Problem 1:
African art Traditions, Ltd, ("Traditions") is a long-established, family-owned company organized and operated in a West African country to purchase art objects produced by artists and craftsmen in West Africa and sell them to tourists visiting the country. Traditions has never sold such objects in the United States. However, the scion of the family has recently returned to the home office of Traditiions after completing study in the United States that included courses in sales and marketing. He has convinced his family that West Africa arts could generate big volume sales at substantial profit in many of the more chic stores in the United States.
Member of the family have invited US department store buyers to the home office to discuss the potential market for West African arts in the United States. As a result of these discussions, the family has determined to start exporting art to the United States, aiming at substantial sales to a limited number of stores (20 or 25). They are considering a number of possibilities:
a) Have no representation in the United States. Sell only to US department store buyers who visit the home office or other countries in the region where Traditions has agents. In additions, sell to US buyers who order by phone, fax, mail or on the Internet.
b) Have a Traditions officer visit the United States annually for three or four month to travel throughout the country promoting and selling the art to department stores and accepting orders, which would be forwarded for approval to the Traditions home office. Traditions would have no warehouse, office or other fixed place of business in the United States. Art would be shipped from the home office directly to the customer.
c) Have a permanent sales office, but no warehouse, in the United States staffed with Traditions personnel. Art objects would be shipped from the home office directly to the customer.
d) Have Traditions set up no sales office in the United States, but retain under contract an independent sales agent that has a US office and employees who will organize marketing efforts and conduct sales campaigns in the United States.
e) Authorize an independent sales agent, in addition to the activities described in d, to solicit, negotiate and accept orders for art in the name and on behalf of Traditions.
f) Have Traditions establish a shop on Fifth Avenue in New York what would maintain a modest inventory. The shop would sell directly to customers, fill orders by mail, fax or on the Internet received from orders in certain Central and South American countries and accept orders from customers in Asian countries that would be forwarded to and filled by shipment directly from the home office to the customers. All sales would be under commercial terms prescribed by the home office. However, employees in the New York would have the power to decide whether or not to accept and fill all orders.

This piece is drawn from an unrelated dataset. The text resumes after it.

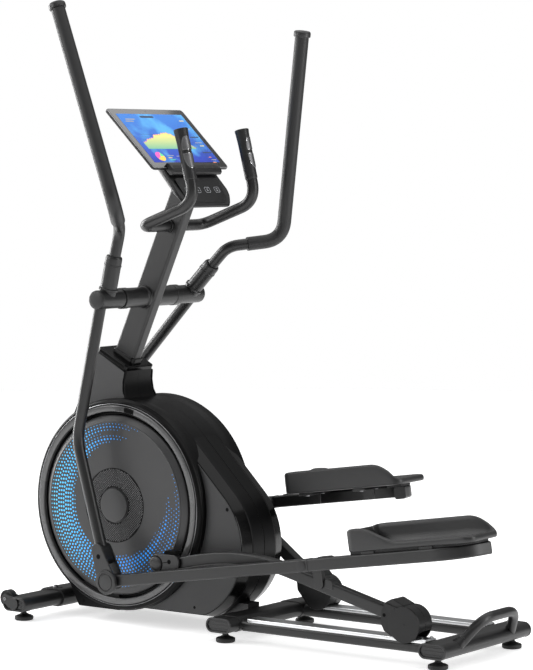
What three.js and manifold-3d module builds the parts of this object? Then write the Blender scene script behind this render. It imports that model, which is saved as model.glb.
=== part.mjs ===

Traditions would much prefer to operate under method a, but business exigencies may dictate the use of one of the other methods. In each case consider whether it matter to you analysis if the title to the art objects passes outside or within the United States. You have been retained primarily to offer US tax advice. The only income tax imposes in Traditions' home country are on oil production and mining. The family has become quite accustomed to receiving its income without fiscal erosion and would like to keep it that way. Advise them.
Problem 2: How, if at all, would you answers in Problem 1 be modified if traditions also hired craftsmen as employees to produce art objects for the corporation at its Headquarters?